Bombardier s'est dit "totalement en désaccord" avec la décision du département du Commerce, en jugeant "absurde" l'ampleur de la pénalité imposée. Le département du Commerce n'a pas précisé comment il avait calculé ces droits de douane de 219,63%. Le directeur général de Delta, Ed Bastian, a dit ne pas s'attendre à voir les autorités américaines imposer des droits exorbitants sur les appareils produits par Bombardier. La demande de Boeing est "absurde", a-t-il jugé, qualifiant la plainte de l'avionneur américain "d'hypocrisie ultime".

Boeing n'avait pas l'avion dans la gamme demandée par Delta

Pour convaincre l'ITC, Boeing doit prouver que les pratiques commerciales de Bombardier lui ont porté préjudice bien qu'il n'ait pas présenté d'avion concurrent du CSeries pour la commande de Delta, souligne Dan Pearson, ancien président de l'ITC, qui exprime ainsi ses doutes sur l'issue de la procédure. « Boeing n'avait pas d'avion de 100 sièges dans sa gamme pour concourir sur une demande d'un avion de 100 sièges. Bombardier dispose en revanche d'un avion de cette catégorie », expliquait en effet dans nos colonnes en juin Fred Cromer, le président de Bombardier Commercial Aircraft. Boeing aurait en effet proposé son B737-700.

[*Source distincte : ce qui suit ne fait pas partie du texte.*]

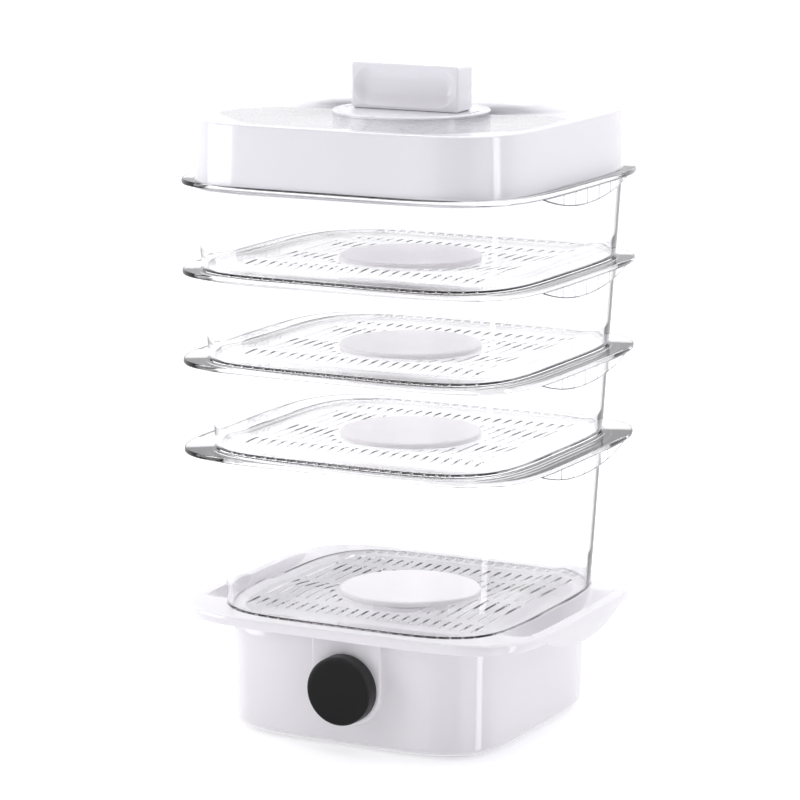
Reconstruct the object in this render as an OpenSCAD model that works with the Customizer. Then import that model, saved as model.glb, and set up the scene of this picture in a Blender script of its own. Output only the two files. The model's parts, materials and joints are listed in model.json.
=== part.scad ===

"Pas un boulon d'un avion Boeing n'entrera aux Canada"

La décision américaine a suscité l'ire des autorités canadiennes et québécoises. Le Premier ministre du Québec où Bombardier est un employeur important, Philippe Couillard, a demandé à Ottawa de faire en sorte que "pas un boulon, pas une pièce détachée, pas un avion de Boeing" ne soit autorisé à entrer au Canada tant que le contentieux n'aurait pas été réglé.

"Boeing a peut-être gagné une bataille, mais laissez-moi vous dire que la guerre est loin d'être terminée. Et nous la gagnerons", a-t-il dit à la presse, en dénonçant une "attaque" contre le Québec et contre le Canada de la part des Etats-Unis. Le gouvernement du Québec a investi un milliard de dollars canadiens dans le programme CSeries, a expliqué Philippe Couillard en affirmant que Bombardier n'avait pas touché "un centime" de subventions publiques.

Pas de commande de F-18 pour Ottawa?

A Ottawa, le Premier ministre canadien Justin Trudeau a souligné que son gouvernement était "déçu, et je vais continuer à me battre pour de bons emplois canadiens". Le ministre canadien du Commerce, François-Philippe Champagne, a parlé quant à lui d'une décision "déplorable". Récemment, le gouvernement canadien avait indiqué que si Boeing poursuivait sa plainte contre Bombardier, il n'y aurait pas d'achat de F-18 par le Canada.

Cette querelle commerciale pourrait avoir des répercussions jusqu'au Royaume-Uni, Bombardier étant le premier employeur industriel d'Irlande du Nord. Les autorités britanniques ont déclaré mercredi que Boeing pourrait perdre des contrats de défense au Royaume-Uni du fait de ce contentieux.

"Le gouvernement continuera de travailler avec la compagnie pour protéger des emplois vitaux en Irlande du Nord", a-t-elle ajouté.

"Ce différend n'a rien à voir avec une volonté de limiter l'innovation ou la concurrence, que nous jugeons bienvenues. Cela a plutôt complètement à voir avec le fait d'être sur un même pied d'égalité et de garantir que les entreprises aérospatiales respectent les accords commerciaux", a réagi Boeing dans un communiqué.